The goal of the tradeshow exhibitor is to generate new and repeat business. The goal of every association's major meeting is to surpass last year's attendance and revenue numbers. So, why isn't the "hosted-buyer" concept built into the annual event? The answer: reengineering the annual meeting; becoming even more creative; developing a strategic marketing plan to make it work, all of which require "changing" from the same old, same old way of conducting business - CHANGE!
Realistically, an association cannot host every member at its meetings, yet there are certain members whose presence can add value to the annual meeting. The challenge is for the association to figure out whom to host. Likewise, an exhibitor has the choice of staffing and operating its booth as 99.9% of exhibitors do...or, "change" to a modified hosted-buyers format to accomplish the goal of talking specifics.
On the buyer side, Shari Chesser, director of Marketing & Commercial Sales Strategy for Aspen Contracting, is the exhibitors' "client from heaven." Chesser prebooked 26 appointments with exhibitors over the two-day expo. She gave kudos to Reed Exhibitions, which "has the right process and the ideal system and tools." Chesser's reason for attending was to seek out warm-weather destinations at which to hold the numerous incentive trips her company rewards its employees. Her two underlying objectives for each exhibitor were, What does this destination bring to the table? and Is there a fit? Chesser went in with a list of 100% of viable candidates with whom to do business and came away with 80% making the first cut. And, Chesser was impressed with how well-prepared exhibitors were at the show.

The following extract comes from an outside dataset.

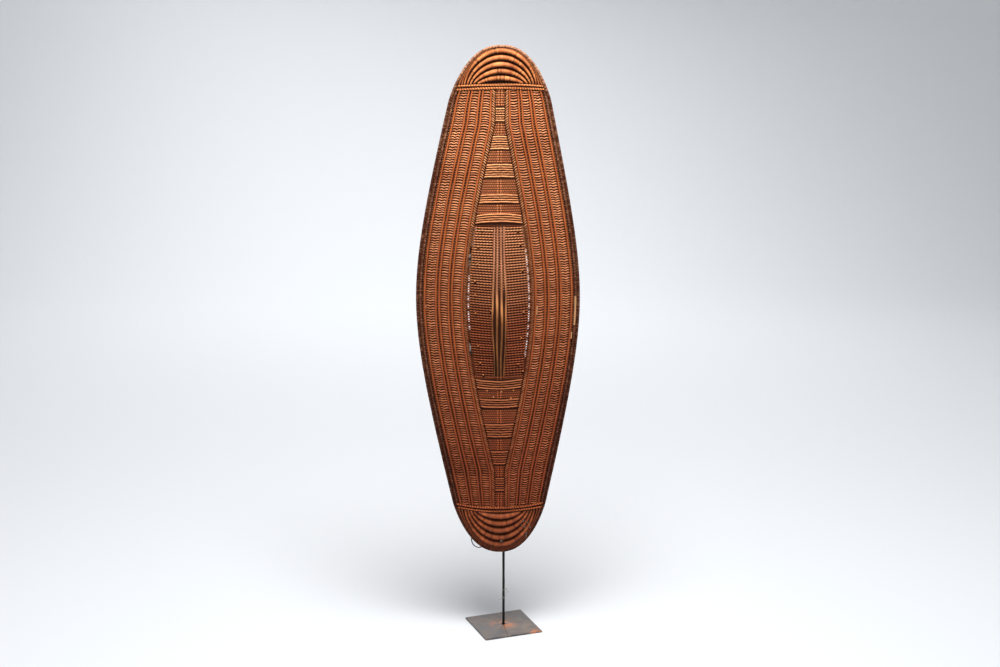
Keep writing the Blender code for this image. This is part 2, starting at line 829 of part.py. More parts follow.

She experienced only two negatives: Her final appointment at the end of the day had left, so she talked to a competitor. Although the no-show attempted to reschedule, Chesser's mantra was, "You snooze, you lose. I won't do business with that destination." Her other negative which can be viewed as a positive for Reed was that some destinations had no appointments available...the indicator of a successful show.
Bottomline: Sounds like Reed did it right: Happy buyers and happy exhibitors.